* Dataset section:
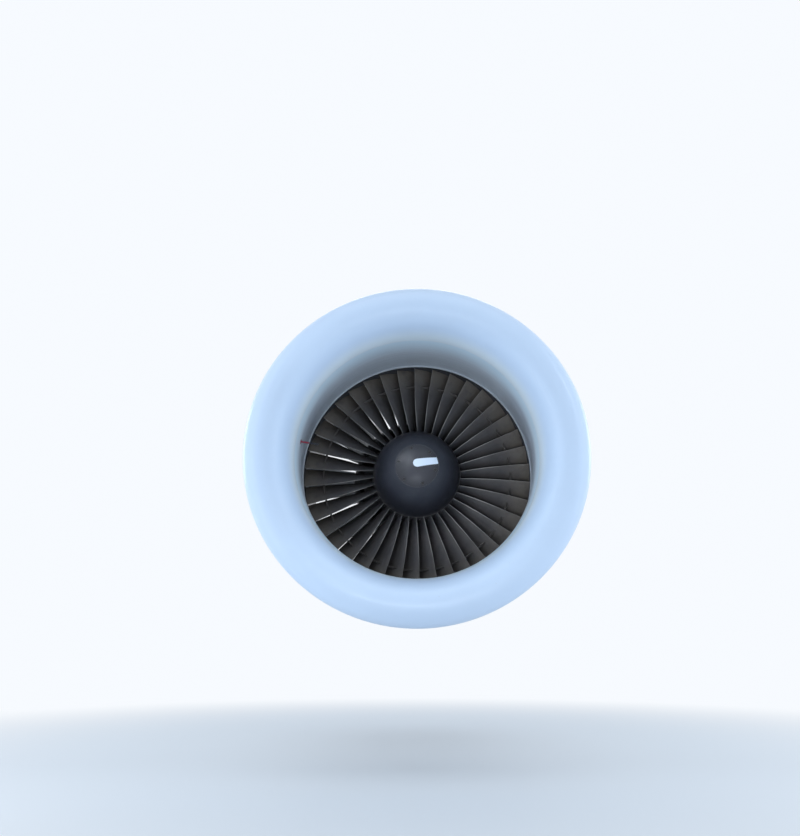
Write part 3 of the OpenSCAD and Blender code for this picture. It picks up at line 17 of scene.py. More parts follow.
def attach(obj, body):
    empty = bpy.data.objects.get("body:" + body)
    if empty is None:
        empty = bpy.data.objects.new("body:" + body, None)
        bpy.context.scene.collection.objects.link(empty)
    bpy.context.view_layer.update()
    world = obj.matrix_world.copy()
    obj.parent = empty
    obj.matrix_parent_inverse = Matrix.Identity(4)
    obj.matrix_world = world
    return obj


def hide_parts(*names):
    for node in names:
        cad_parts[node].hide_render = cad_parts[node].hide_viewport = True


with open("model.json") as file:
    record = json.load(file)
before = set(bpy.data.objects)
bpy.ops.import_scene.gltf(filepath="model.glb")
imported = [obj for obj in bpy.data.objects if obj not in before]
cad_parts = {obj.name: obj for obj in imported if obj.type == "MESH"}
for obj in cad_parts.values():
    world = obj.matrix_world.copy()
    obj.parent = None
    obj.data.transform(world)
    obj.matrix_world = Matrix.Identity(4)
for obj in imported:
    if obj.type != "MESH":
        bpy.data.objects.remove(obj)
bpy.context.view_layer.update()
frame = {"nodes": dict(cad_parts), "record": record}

* Exercise: Copy out the whole listing exactly.

* Solution:
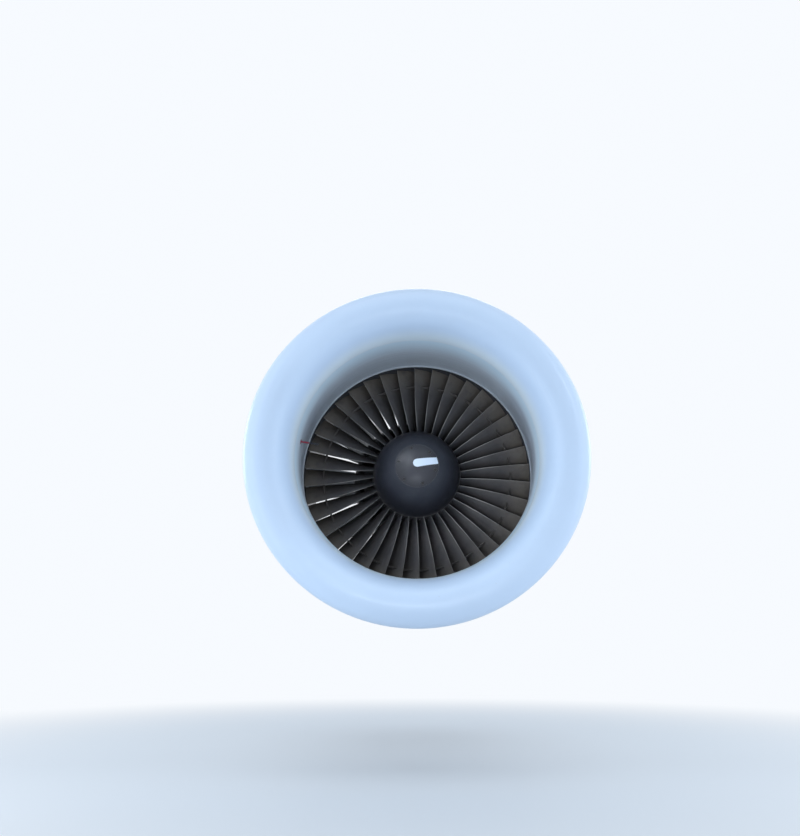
Write part 3 of the OpenSCAD and Blender code for this picture. It picks up at line 17 of scene.py. More parts follow.
def attach(obj, body):
    empty = bpy.data.objects.get("body:" + body)
    if empty is None:
        empty = bpy.data.objects.new("body:" + body, None)
        bpy.context.scene.collection.objects.link(empty)
    bpy.context.view_layer.update()
    world = obj.matrix_world.copy()
    obj.parent = empty
    obj.matrix_parent_inverse = Matrix.Identity(4)
    obj.matrix_world = world
    return obj


def hide_parts(*names):
    for node in names:
        cad_parts[node].hide_render = cad_parts[node].hide_viewport = True


with open("model.json") as file:
    record = json.load(file)
before = set(bpy.data.objects)
bpy.ops.import_scene.gltf(filepath="model.glb")
imported = [obj for obj in bpy.data.objects if obj not in before]
cad_parts = {obj.name: obj for obj in imported if obj.type == "MESH"}
for obj in cad_parts.values():
    world = obj.matrix_world.copy()
    obj.parent = None
    obj.data.transform(world)
    obj.matrix_world = Matrix.Identity(4)
for obj in imported:
    if obj.type != "MESH":
        bpy.data.objects.remove(obj)
bpy.context.view_layer.update()
frame = {"nodes": dict(cad_parts), "record": record}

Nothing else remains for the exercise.